How to stop that getting reported?  With a Denial of Service (DoS) attack.

If you already know what a DoS attack is, skip ahead to the next one-line paragraph.

A DoS is an internet attack on a particular site, for example a web server.  Could be a big server like Microsoft or Google, or a small server like a local pizza restaurant.  The smaller the server, the easier the DoS attack.  Now, every time anyone visits that server, asking for a particular web page, the server notices the request, reads the request, finds the referenced web page, then starts sending it back to the originator of the request.  The process that does this is called a daemon.  It sits on the server waiting for requests.  Usually  many such daemons are waiting there, like taxis at the airport.  Each request is grabbed by a daemon and the next daemon steps forward ready for the next one.

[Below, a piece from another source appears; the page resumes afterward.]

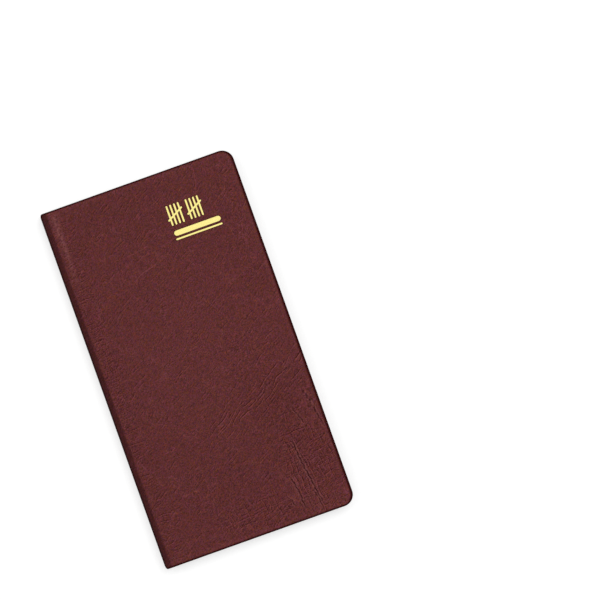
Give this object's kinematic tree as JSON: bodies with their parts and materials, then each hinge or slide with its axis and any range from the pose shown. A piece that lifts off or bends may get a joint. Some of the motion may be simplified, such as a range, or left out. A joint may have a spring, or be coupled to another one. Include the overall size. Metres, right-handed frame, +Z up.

While there is no theoretical maximum number of daemons, there are practical maximums to the number of file requests that can be examined at a time, and the amount of data entering and exiting the server.  So, if enough requests hit a server at the same time, the server will be momentarily too busy to respond to all the requests.  If the high number of requests continues, this becomes a problem.

When the high number of requests is intentional and orchestrated, this is an attack, specifically a Denial of Service attack—so named because a regular user of the web site, trying to reach it during the attack, will be unable to.  The web site is still up.  The attacker may be on a different continent.  But he or she has effectively shut down the server.

If you skipped the DoS description, re-join the discussion here.

The owner of the attacked server has tools to combat a DoS attack, but they take some technical skills and, of course, the owner has to want to.  Well, what owner of an internet server would not want to combat a DoS attack aimed at them?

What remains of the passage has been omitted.